The detection of micro-organisms for medical treatments and security systems has taken on increased importance in recent years. Modern medical systems as well as security systems depend on the detection and identification of microorganisms, including bioagents or toxins in the air, food, water, blood or other specimens.
Conventional detection is usually done in the laboratory. Laboratory testing typically uses skilled personnel in a time consuming process. Portable versions of laboratory PCR (polymerase chain reaction) have been developed, however, these devices are bulky and not cost effective.
Optical systems for detecting and identifying micro-organisms provide numerous advantages over chemical and other analysis techniques. For example, optical systems can reduce or eliminate the need for field workers to use chemical reactions to detect elements. Optical systems are also often nondestructive to the sample being analyzed.
Most optical biosensor designs rely on interactions between light and a biological sample to provide information on sample characteristics. However, the interaction between light and biological elements in the sample is typically weak. Thus without amplification of the interaction, a large quantity of analyte may be needed. Obtaining such large sample sizes may not be practical for many applications.
In order to increase the interaction between light and biological elements in the sample, optical waveguides may concentrate the intensity of light on the sample. In one use, microorganisms in the sample reside in liquid immediately adjacent to a waveguide surface. Evanescent waves from the waveguide interact with the molecules of the biological elements. However, the interaction between the evanescent waves and the biological elements is still weaker than desired.
A related patent application entitled Anti-resonant waveguide sensors, U.S. patent application Ser. No. 10/976,434 by many of the same inventors and assigned to the same assignee describes an improved sensor system and is hereby incorporated by reference. The patent application describes using an anti-resonant waveguide to confine and guide the light within the target-containing medium and therefore increase the interaction region between light and analyte (e.g., biological or chemical agent) being tested. The described system has a number of uses including the detection of binding events.

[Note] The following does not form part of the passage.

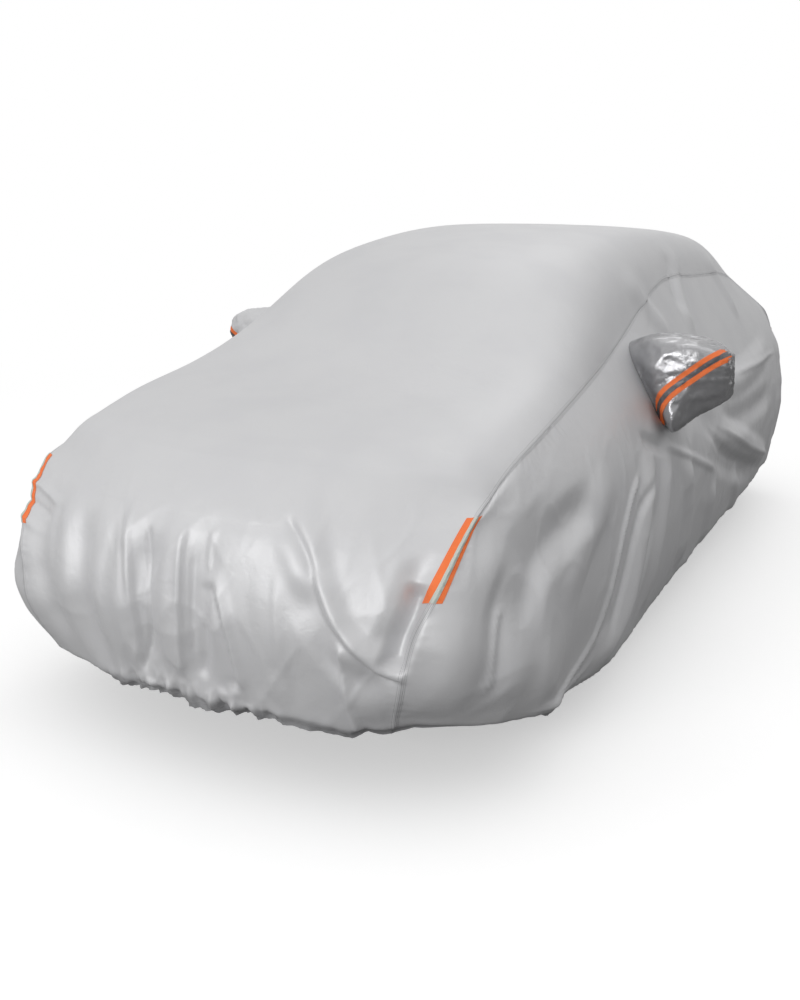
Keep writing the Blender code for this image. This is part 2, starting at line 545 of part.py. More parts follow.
def band(name, line, depths, half_width):
    """The prism that a tape or its strip is cut out with, which isn't a piece of the cover.

    Args:
        name: the name of the cutter.
        line: the middle line of the band, on the cloth or before it.
        depths: two moves from the line, to the prism's near and far side.
        half_width: half the width of the band.
    """
    run = unit(np.gradient(line, axis=0))
    side = unit(np.cross(run, depths[1] - depths[0])) * half_width
    mesh = bmesh.new()
    bmesh.ops.create_grid(mesh, x_segments=len(line) - 1, y_segments=1, size=1.0)
    for index, vertex in enumerate(mesh.verts):
        edge, place = divmod(index, len(line))
        vertex.co = line[place] + side[place] * (2 * edge - 1) + depths[0]
    grown = bmesh.ops.extrude_face_region(mesh, geom=mesh.faces[:])["geom"]
    for vertex in (item for item in grown if isinstance(item, bmesh.types.BMVert)):
        vertex.co += Vector(depths[1] - depths[0])
    bmesh.ops.recalc_face_normals(mesh, faces=mesh.faces)
    made = add_object(name, mesh, None)
    made.hide_render = True
    made.display_type = "WIRE"
    return made


def cut_to_band(piece, line, depths, half_width):
    """Keep only what lies in a band of a piece."""
    cut = piece.modifiers.new("band", "BOOLEAN")
    cut.operation = "INTERSECT"
    cut.object = band(piece.name + "_band", line, depths, half_width)


# Solids -------------------------------------------------------------------------------------

def material(name, colour, metallic, roughness):
    """A Principled material."""
    made = bpy.data.materials.new(name)
    made.use_nodes = True
    shader = made.node_tree.nodes["Principled BSDF"]
    shader.inputs["Base Color"].default_value = (*colour, 1.0)
    shader.inputs["Metallic"].default_value = metallic
    shader.inputs["Roughness"].default_value = roughness
    return made


def grid_skin(points, normals, shift=None, block=None):
    """An open mesh over a grid of points, which remembers their normals.

    Args:
        points: the grid.
        normals: the outward direction at each point.
        shift: how far each point moves once the cells are split, or None.
        block: the cells that are left open, or None.
    """
    columns = points.shape[1]
    mesh = bmesh.new()
    out = mesh.verts.layers.float_vector.new("out")
    bmesh.ops.create_grid(mesh, x_segments=columns - 1, y_segments=len(points) - 1, size=1.0)
    places = {}
    for index, vertex in enumerate(mesh.verts):
        places[vertex] = divmod(index, columns)
        vertex.co = points[places[vertex]]
        vertex[out] = normals[places[vertex]]
    if block:
        first_row, last_row, first_column, last_column = block
        cut = [face for face in mesh.faces
               if all(first_row <= places[vertex][0] <= last_row
                      and first_column <= places[vertex][1] <= last_column
                      for vertex in face.verts)]
        bmesh.ops.delete(mesh, geom=cut, context="FACES_KEEP_BOUNDARY")
    split_cells(mesh)
    if shift is not None:
        for vertex, place in places.items():
            if vertex.is_valid:
                vertex.co += Vector(shift[place])
    return mesh


def split_cells(mesh):
    """Split each four-sided cell along its shorter diagonal, so that all skins split alike."""
    for face in [face for face in mesh.faces if len(face.verts) == 4]:
        a, b, c, d = face.verts
        if (a.co - c.co).length <= (b.co - d.co).length:
            bmesh.utils.face_split(face, a, c)
        else:
            bmesh.utils.face_split(face, b, d)


def shell(name, skin, low, high, finish):
    """The closed sheet between two heights over an open skin, as an object."""
    mesh = skin.copy()
    out = mesh.verts.layers.float_vector["out"]
    grown = bmesh.ops.extrude_face_region(mesh, geom=mesh.faces[:])["geom"]
    lower = {item for item in grown if isinstance(item, bmesh.types.BMVert)}
    for vertex in mesh.verts:
        vertex.co += vertex[out] * (low if vertex in lower else high)
    bmesh.ops.recalc_face_normals(mesh, faces=mesh.faces)
    return add_object(name, mesh, finish)


def add_object(name, mesh, finish):
    """Link a bmesh as an object with its material, moved to the part's own origin."""
    bmesh.ops.translate(mesh, verts=mesh.verts, vec=-Vector(ROOF_REST))
    data = bpy.data.meshes.new(name)
    mesh.to_mesh(data)
    mesh.free()
    data.shade_smooth()
    if finish:
        data.materials.append(finish)
    made = bpy.data.objects.new(name, data)
    bpy.context.collection.objects.link(made)
    return made


def set_back_edges(grid, edges):
    """The moves that pull a grid's seam edges back towards the next line of points."""
    moves = np.zeros_like(grid)
    for edge, inward in edges:
        moves[edge] = unit(grid[inward] - grid[edge]) * SEAM_SETBACK
    return moves


def set_back_hole(grid, block, sign):
    """The moves that pull the rim of a side panel's hole back from the pocket's seam."""
    first_row, last_row, first_column, last_column = block
    moves = np.zeros_like(grid)
    for row in range(first_row, last_row + 1):
        for column in range(first_column, last_column + 1):
            if row in (first_row, last_row) or column in (first_column, last_column):
                moves[row, column] = hole_setback(grid, block, row, column, sign)
    return moves


def build_panels(cloth, top_normals, side_normals, finish):
    """The top panel and the two side panels with their pocket holes."""
    every = slice(None)
    ends = ((every, 0), (every, 1)), ((every, -1), (every, -2))
    moves = set_back_edges(cloth.top, ends)
    shell("top_panel", grid_skin(cloth.top, top_normals, moves), -CLOTH, 0, finish)
    for side, grid in cloth.sides.items():
        corners = ((0, 0), (1, 1)), ((0, -1), (1, -2))
        moves = set_back_edges(grid, (*ends, (0, 1), *corners))
        moves += set_back_hole(grid, cloth.block, SIGNS[side])
        skin = grid_skin(grid, side_normals[side], moves, cloth.block)
        shell(f"side_panel_{side}", skin, -CLOTH, 0, finish)


def build_pocket(side, skin, finishes):
    """A mirror pocket with its tape and the strip on the tape."""
    silver, orange, strip = finishes
    shell(f"mirror_pocket_{side}", skin, -CLOTH, 0, silver)
    path = np.array(POCKET_TAPE_PATH) * (SIGNS[side], 1, 1)
    along = lengths_along(path)
    line = natural_curve(along, path, np.linspace(0, along[-1], 13))
    depths = np.array([(0, reach, 0) for reach in POCKET_TAPE_DEPTH])
    low = CLEARANCE
    for kind, finish, half_width in (("tape", orange, TAPE_HALF_WIDTH),
                                     ("strip", strip, STRIP_HALF_WIDTH)):
        piece = shell(f"mirror_{kind}_{side}", skin, low, low + TAPE, finish)
        cut_to_band(piece, line, depths, half_width)
        low += TAPE + CLEARANCE


def build_corner_tape(cloth, side, end, top_normals, side_normals, finishes):
    """A tape over a corner seam, with the strip on it."""
    _, orange, strip = finishes
    first, last = (cloth.starts[SECTION_NAMES.index(name)] for name in CORNER_TAPES[end])
    points, normals = cloth.corner_patch(side, first, last, top_normals, side_normals[side])
    skin = grid_skin(points, normals)
    shell(f"tape_{end}_{side}", skin, CLEARANCE, CLEARANCE + TAPE, orange)
    low = TAPE + 2 * CLEARANCE
    piece = shell(f"strip_{end}_{side}", skin, low, low + TAPE, strip)
    line = points[:, 1].copy()
    line[[0, -1]] += unit(line[[0, -1]] - line[[1, -2]]) * STRIP_HALF_WIDTH
    outward = unit(normals[:, 1].mean(axis=0))
    cut_to_band(piece, line, np.outer((-0.03, 0.03), outward), STRIP_HALF_WIDTH)


def main():
    """Build every piece of the cover."""
    for old in list(bpy.data.objects):
        bpy.data.objects.remove(old)
    finishes = [material(*finish) for finish in (SILVER_CLOTH, ORANGE_TAPE, SILVER_STRIP)]
    cloth = Cloth()
    cloth.fold(FOLDS)
    top_normals, side_normals = cloth.normals()
    for side, grid in cloth.sides.items():
        skin = pocket_skin(grid, side_normals[side], cloth.block, side)
        build_pocket(side, skin, finishes)
    build_panels(cloth, top_normals, side_normals, finishes[0])
    for side in cloth.sides:
        for end in CORNER_TAPES:
            build_corner_tape(cloth, side, end, top_normals, side_normals, finishes)


main()
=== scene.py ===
"""The finished look of a fitted cover for a compact saloon car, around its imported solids.

One long panel runs from the front hem to the rear hem, and a panel hangs down each side. A mirror
pocket is sewn into each side panel, and reflective tapes lie on the four corner seams and across
the pockets. Every cloth is worked out on the same tables as its solid, on finer lines, and then
gets its creases, seams and gathers.

All sizes are metres. While a cloth is worked out, x is the cover's left, y runs back from its front
and z is the height above the ground. ROOF_REST, a point under the middle of the long panel, is the
origin of the finished pieces.
"""

import logging
import math
from dataclasses import dataclass, field
from enum import Enum
from itertools import product
from typing import NamedTuple, Optional, Sequence, Union

import bmesh
import bpy
import numpy as np
from mathutils import Matrix, Vector
from mathutils.bvhtree import BVHTree


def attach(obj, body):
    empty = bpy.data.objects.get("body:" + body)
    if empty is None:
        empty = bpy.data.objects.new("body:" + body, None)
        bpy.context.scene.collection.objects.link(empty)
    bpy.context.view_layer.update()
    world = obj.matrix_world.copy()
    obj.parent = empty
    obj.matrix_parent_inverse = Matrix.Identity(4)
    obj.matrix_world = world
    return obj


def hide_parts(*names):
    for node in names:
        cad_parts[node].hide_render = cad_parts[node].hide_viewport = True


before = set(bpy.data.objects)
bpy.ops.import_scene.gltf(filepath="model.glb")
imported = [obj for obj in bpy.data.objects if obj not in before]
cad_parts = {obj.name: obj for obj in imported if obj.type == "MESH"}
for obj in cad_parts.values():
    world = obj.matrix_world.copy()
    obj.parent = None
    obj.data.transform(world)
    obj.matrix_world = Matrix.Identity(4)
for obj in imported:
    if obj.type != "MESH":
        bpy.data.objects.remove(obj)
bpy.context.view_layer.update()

LOG = logging.getLogger("cover")

Grid = np.ndarray
Number = Union[float, int]
Splits = Sequence[tuple[int, int]]
Colour = Union[tuple[float, float, float, float], bpy.types.NodeSocket]

TAPE_HALF_WIDTH = 0.025
STRIP_HALF_WIDTH = 0.008
CLOTH_THICKNESS = 0.0010
TAPE_THICKNESS = 0.0007
PANEL_CELLS_ACROSS = 28  # the coarse cells of the top panel, between its long seams
ROOF_REST = (0.0, 2.60, 1.4925)
COVER_MIDDLE = (0.0, 2.2, 0.7)
MIRROR = (-1, 1, 1)
INWARD = -1.0  # the side of a sheet's outer face on which its thickness lies
EDGE_STEPS = (0.08, 0.20, 0.34, 0.54, 0.76, 1.0)  # finer lines beside a seam, as shares of a cell
NEARLY = 1e-9  # keeps a place off the very middle or edge of a cell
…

However, the system has not performed as well as expected. In particular, the light distribution within the anti-resonant waveguide is not as uniform as desired for many applications. Furthermore, in some applications, significant portions of the waveguide need to be devoted to coupling the light and uniformly distributing the light through the waveguide.
Thus an improved system for detection and identification with minimized light coupling region and homogeneous light distribution is needed.